One of my best friends moved from Houston to Austin. Not for a new job, though he eventually found one, not because he is himself a struggling musician, not for a better quality or standard of living, nor for any of the other myriad reasons a sane person may move from one city to another, but to be part of the Austin music “scene”. He left behind a good job, a great circle of friends, his family, etc to go follow obsure local acts that nobody outside of Austin cares about. His roomate there did the same thing, though from Boulder, CO.
When you have a group of fans so snobby they are literally willing to abandon their lives for their obsession it trumps all.
It only takes a few hours to get to Austin from Houston, a weekend trip every now and then would have been fine, imho. Communicating with him now is like having a pen pal from Bahrain, I have no idea what he is talking about. It is like he speaks a different language. It is like he has joined a cult or something. He needs an intervention, but I suspect it is too late now.
I don’t mean any disrespect to you, but it’s the other way around, generally. The people who clap between movements are regarded as scum by the real classical music snobs.
Interestingly, I heard recently on BBC Radio 3 (an unimpeachable source!) that the idea that you shouldn’t clap between movements is quite a recent thing.

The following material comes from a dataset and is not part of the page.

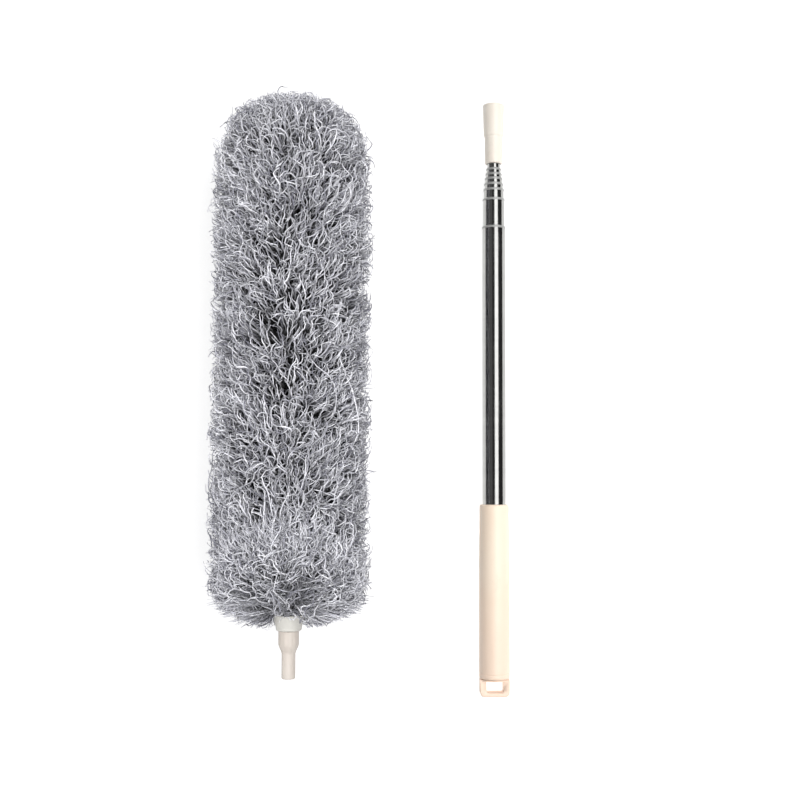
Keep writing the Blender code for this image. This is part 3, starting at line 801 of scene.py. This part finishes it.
def fit_to_outline(dice, strands, paths, tall):
    """The strands, scaled from their roots until each one's farthest point is where it's wanted."""
    n, length, start = strands.count, strands.length, strands.start
    wanted = np.clip(dice.normal(OUTLINE_SHARE, OWN_HEIGHT, n) + tall, 0.78, 1.02)
    wanted = np.where(strands.under, wanted - UNDERCOAT_SHORTER, wanted)
    wanted = np.where(dice.random(n) < 0.03, wanted + STRAY_LONGER, wanted)
    wanted = np.where(strands.wisp, evenly(dice, WISP_REACH, n), wanted)
    for _ in range(3):
        ratio = wanted / envelope_share(paths, length).max(1)
        ratio = np.where(strands.ruff, np.minimum(1.0, ratio), ratio)
        paths = start[:, None] + (paths - start[:, None]) * ratio[:, None, None]
    return paths


def shading_depth(dice, strands, paths):
    """How far out the yarn's paint takes each point to be; the paint turns this into painted shade, darker
    farther in.
    Near the collar strands lie open to the light, so they count as far out however short they are, and take
    painted light, to random levels and a little more towards their ends."""
    depth = envelope_share(paths, strands.length)
    bare = np.clip((BARE_ZONE - strands.root) / BARE_ZONE_LENGTH, 0.0, 1.0)
    along = np.concatenate([[0.0], np.cumsum(STEPS)])
    own = dice.normal(0.0, 0.06, strands.count)
    # Painted light: strands near the collar count as lit, more than half of them fully.
    level = np.where(dice.random(strands.count) < 0.55, 0.97, 0.77) + own
    lit = bare[:, None] * level[:, None] + 0.10 * along[None, :] * bare[:, None]
    return np.clip(np.maximum(depth, lit), 0.0, 1.1)


def rest_on_floor(paths):
    """The strands, with what would pass through the floor pressed softly on to it."""
    floor = FLOOR_GAP - HEAD_Z
    soft = floor + SOFT_LANDING
    z = paths[..., 2]
    pressed = floor + SOFT_LANDING * np.exp((z - soft) / SOFT_LANDING)
    paths[..., 2] = np.where(z < soft, pressed, z)
    return paths


def strand_paths(dice):
    """Paths of the fringe's strands, in the head's own frame: x across, y along, z up, from the axis at y = 0
    at the foot of the pile. With them come their depth, tone and thickness, in order of their roots."""
    length = PILE_HIGH - PILE_LOW
    locks = draw_locks(dice, length)
    strands = Strands(dice, locks, length)
    n, lock = strands.count, strands.lock
    paths = fit_to_outline(dice, strands, grow(strands), locks["tall"][lock])
    depth = shading_depth(dice, strands, paths)
    paths = rest_on_floor(paths)
    tone = MIDDLE_TONE + TONE_SPREAD * dice.normal(0.0, 1.0, n) + locks["shade"][lock]
    tone = np.clip(tone, 0.0, 1.0)
    thick = np.where(strands.wisp, WISP_THICKNESS, STRAND_THICKNESS) + THICKNESS_SPREAD * dice.random(n)
    order = np.argsort(strands.root)
    return paths[order], depth[order], tone[order], thick[order]


def strand_mesh(name, paths, depth, tone, thick, dice):
    """Three-sided strands along paths, thinner towards their ends, as one mesh."""
    n, count, _ = paths.shape
    ahead = np.empty_like(paths)
    ahead[:, 1:-1] = paths[:, 2:] - paths[:, :-2]
    ahead[:, 0] = paths[:, 1] - paths[:, 0]
    ahead[:, -1] = paths[:, -1] - paths[:, -2]
    ahead = unit(ahead)
    across = unit(np.cross(ahead[:, 0], unit(dice.normal(0.0, 1.0, (n, 3)))))
    share = np.linspace(0.0, 1.0, count)
    taper = np.where(share < 0.9, 1.0 - 0.22 * share, END_TAPER)
    sides = STRAND_SIDES
    rings = np.empty((n, count, sides, 3))
    for k in range(count):
        across = unit(across - ahead[:, k] * np.sum(across * ahead[:, k], 1, keepdims=True))
        up = np.cross(ahead[:, k], across)
        for s in range(sides):
            angle = 2 * math.pi * s / sides
            around = across * math.cos(angle) + up * STRAND_FLATNESS * math.sin(angle)
            rings[:, k, s] = paths[:, k] + around * (thick * taper[k])[:, None]
    points = rings.reshape(-1, 3) + np.array([HEAD_X, PILE_LOW, HEAD_Z])
    base = np.arange(n)[:, None, None] * count * sides + np.arange(count - 1)[None, :, None] * sides
    side = np.arange(sides)[None, None, :]
    after = (side + 1) % sides
    quads = np.stack([base + side, base + after, base + sides + after, base + sides + side], -1).reshape(-1, 4)
    first = np.arange(n)[:, None] * count * sides
    caps = np.concatenate([first + np.array([[2, 1, 0]]),
                           first + (count - 1) * sides + np.array([[0, 1, 2]])])
    loops = np.concatenate([quads.ravel(), caps.ravel()]).astype(np.int32)
    starts = np.concatenate([np.arange(len(quads)) * 4, len(quads) * 4 + np.arange(len(caps)) * 3])
    mesh = bpy.data.meshes.new(name)
    mesh.vertices.add(len(points))
    mesh.vertices.foreach_set("co", points.astype(np.float32).ravel())
    mesh.loops.add(len(loops))
    mesh.loops.foreach_set("vertex_index", loops)
    mesh.polygons.add(len(starts))
    mesh.polygons.foreach_set("loop_start", starts.astype(np.int32))
    mesh.update(calc_edges=True)
    mesh.shade_smooth()
    # The depth attribute carries the yarn's painted shade, and near the collar its painted light.
    stored = {"tone": np.repeat(tone, count * sides), "depth": np.repeat(depth.ravel(), sides)}
    for label, values in stored.items():
        mesh.attributes.new(label, "FLOAT", "POINT").data.foreach_set("value", values.astype(np.float32))
    mesh.materials.append(YARN)
    thing = bpy.data.objects.new(name, mesh)
    bpy.context.scene.collection.objects.link(thing)
    return thing


def make_fringe():
    """The strands in slices along the head. A slice stands for the half of the fringe that it starts in."""
    dice = np.random.default_rng(SEED)
    paths, depth, tone, thick = strand_paths(dice)
    for k, part in enumerate(np.array_split(np.arange(len(paths)), SLICES)):
        middle_y = PILE_LOW + float(np.mean(paths[part, 0, 1]))
        node = "pile_base" if middle_y < BEND_Y else "pile_tip"
        fringe = strand_mesh(f"fringe_{k + 1}", paths[part], depth[part], tone[part], thick[part], dice)
        bending(fringe, "yarn_fringe", node)


make_fringe()

# ---------------------------------------------------------------- nodes that keep their CAD shape
for name, thing in frame["nodes"].items():
    if not thing.hide_render:
        paint = {"guide": NYLON, "tube_": NYLON, "core_": NYLON, "tip_c": NYLON}[name[:5]]
        thing.data.materials.clear()
        thing.data.materials.append(paint)

# ---------------------------------------------------------------- floor, light and camera
FLOOR_HALF, FLOOR_DROP = 30, 0.0004
CAMERA_PLACE, CAMERA_TARGET = (0.0355, -0.0767, 1.1655), (0.0355, -0.0043, 0.0155)
CAMERA_LENS, CAMERA_SENSOR, CAMERA_ROLL = 51.55, 36.0, 0.0034
ROOM_TINT, BACKDROP_TINT = (0.035, 0.035, 0.036, 1.0), (0.93, 0.93, 0.93, 1.0)


def area_light(name, place, target, size, radiance, glossy, lit=None):
    """A soft panel. Its radiance is what a mirror would show, with 1 as paper white. It lights everything, or
    only the things that are given."""
    data = bpy.data.lights.new(name, "AREA")
    data.shape = "RECTANGLE"
    data.size, data.size_y = size
    data.energy = radiance * math.pi * size[0] * size[1]
    lamp = bpy.data.objects.new(name, data)
    lamp.location = place
    lamp.rotation_mode = "QUATERNION"
    lamp.rotation_quaternion = (Vector(place) - Vector(target)).to_track_quat("Z", "Y")
    lamp.visible_glossy = glossy
    bpy.context.scene.collection.objects.link(lamp)
    if lit:
        group = bpy.data.collections.new(name + "_lights")
        for thing in lit:
            group.objects.link(thing)
        lamp.light_linking.receiver_collection = group


def make_floor():
    corners = [(-FLOOR_HALF, -FLOOR_HALF, 0), (FLOOR_HALF, -FLOOR_HALF, 0), (FLOOR_HALF, FLOOR_HALF, 0),
               (-FLOOR_HALF, FLOOR_HALF, 0)]
    floor = mesh_object("studio_floor", corners, [(0, 1, 2, 3)], floor_paint())
    floor.location.z = -FLOOR_DROP
    floor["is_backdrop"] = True


def make_lights():
    """A soft box that the steel mirrors, a grey card to its left, and a fill light each for head and pole."""
    head_things = [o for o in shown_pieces() if o.name.startswith(("fringe", "ribbed", "flared", "wound"))]
    pole_things = [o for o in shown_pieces() if o not in head_things]
    area_light("key_softbox", place=(POLE_X + 0.94, 0.0, 2.20), target=(POLE_X + 0.94, 0.0, 0.0),
               size=(1.57, 3.2), radiance=2.10, glossy=True)
    area_light("head_fill", place=(-0.45, 0.1, 2.60), target=(-0.45, 0.1, 0.0), size=(3.2, 3.2), radiance=4.0,
               glossy=False, lit=head_things)
    area_light("pole_fill", place=(0.95, 0.2, 2.40), target=(0.1, 0.0, 0.0), size=(2.0, 3.2), radiance=3.3,
               glossy=False, lit=pole_things)
    area_light("left_grey_card", place=(-1.7, 0.0, 1.3), target=(0.0, 0.0, 0.0), size=(3.0, 3.0),
               radiance=0.10, glossy=True)


def make_world():
    """A dark room for reflections and a near-white backdrop for the camera."""
    world = bpy.data.worlds.new("studio")
    world.use_nodes = True
    nodes, links = world.node_tree.nodes, world.node_tree.links
    room = nodes["Background"]
    room.inputs["Color"].default_value = ROOM_TINT
    backdrop = nodes.new("ShaderNodeBackground")
    backdrop.inputs["Color"].default_value = BACKDROP_TINT
    seen = nodes.new("ShaderNodeLightPath")
    either = nodes.new("ShaderNodeMixShader")
    links.new(seen.outputs["Is Camera Ray"], either.inputs["Fac"])
    links.new(room.outputs["Background"], either.inputs[1])
    links.new(backdrop.outputs["Background"], either.inputs[2])
    links.new(either.outputs["Shader"], nodes["World Output"].inputs["Surface"])
    bpy.context.scene.world = world
    bpy.context.scene.view_settings.view_transform = "Standard"


def make_camera():
    data = bpy.data.cameras.new("camera")
    data.lens = CAMERA_LENS
    data.sensor_width = CAMERA_SENSOR
    camera = bpy.data.objects.new("camera", data)
    camera.location = CAMERA_PLACE
    camera.rotation_mode = "QUATERNION"
    aim = Vector(CAMERA_TARGET) - Vector(CAMERA_PLACE)
    roll = Matrix.Rotation(CAMERA_ROLL, 3, "Z")
    camera.rotation_quaternion = (aim.to_track_quat("-Z", "Y").to_matrix() @ roll).to_quaternion()
    bpy.context.scene.collection.objects.link(camera)
    bpy.context.scene.camera = camera


make_floor()
make_lights()
make_world()
make_camera()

Apparently Mozart, Beethoven etc expected to hear people clap between movements (well maybe not Beethoven but you know what I mean).
I’ll be conventional and say jazz and classical, simply because those who are deeply into either seldom have any use for anything else. Hell, they frequently don’t even bother with anything outside their own subset of the jazz or classical worlds.
Now being provincial ≠ being a snob, of course. But jazz and classical carry enough intellectual cachet that some aficionados, or even musicians themselves, are tempted to look down on other musics. The temptation can be very hard to resist if you’ve spent years studying “your” stuff.